Wall Street couldn't have been much gloomier yesterday, as global markets fell following a Chinese sell-off sparked by concerns about rising rates in U.S. and China. Investors forgot all about those fears today. The willful amnesia resulted from a variety of impressive data Tuesday, ranging from increasing durable goods orders, to a robust real estate market, to improving consumer confidence. The S&P 500 Index (SNPINDEX:^GSPC) managed to add 14 points, or 1%, ending the day at 1,588. But, contrary to the popular phrase, a rising tide does not lift all boats, and three stocks in particular had a rough day of it Tuesday.
The biggest laggard of the day, stock in the drugstore Walgreen (NASDAQ:WBA), cratered 5.9%, even after profits rose 16% from the comparable quarter last year. Today's slide is just another example of how businesses that are growing at healthy clips can still see their stock prices crumble if growth isn't strong enough to meet expectations. Walgreen certainly shows all the signs of a mature business at this stage -- revenue rose just 3%, coming in at $18.31 billion in the quarter, $90 million below what analysts were looking for.
Boston Scientific (NYSE:BSX) found itself as another notable decliner today, with shares slipping 2%. Health-care stocks were, as a sector, the worst performers in the entire market today, so shareholders can cite that as a major culprit behind today's fall. A more important catalyst behind today's move, however, might simply be the business itself. Though the stock has sported 58% gains so far this year, those outsized returns are a little befuddling, considering the medical device company lost $4 billion last year.

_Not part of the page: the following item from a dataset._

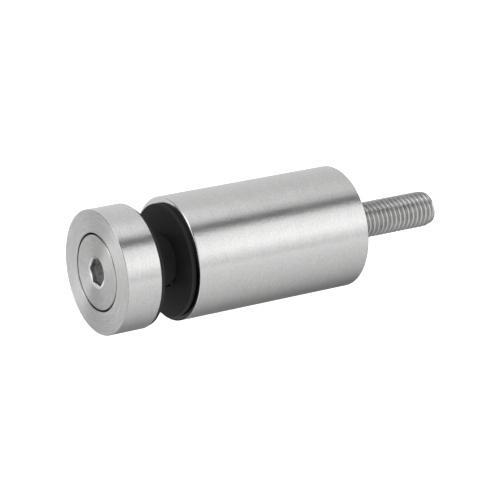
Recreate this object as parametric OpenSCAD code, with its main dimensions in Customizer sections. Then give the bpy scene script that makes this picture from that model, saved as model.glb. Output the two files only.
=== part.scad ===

Lastly, Netflix (NASDAQ:NFLX) slumped 1.3%, as Bernstein Research downgraded the stock. The downgrade wasn't because of any fundamental issues with the business, but rather a direct result of overhyped expectations for its future performance, according to the firm. On top of that, competition in the streaming market is heating up, as Discovery Communications announced its intention to offer online -- for a fee, of course -- documentaries and reality shows that are between three and 18 months old for subscribers to its cable channel.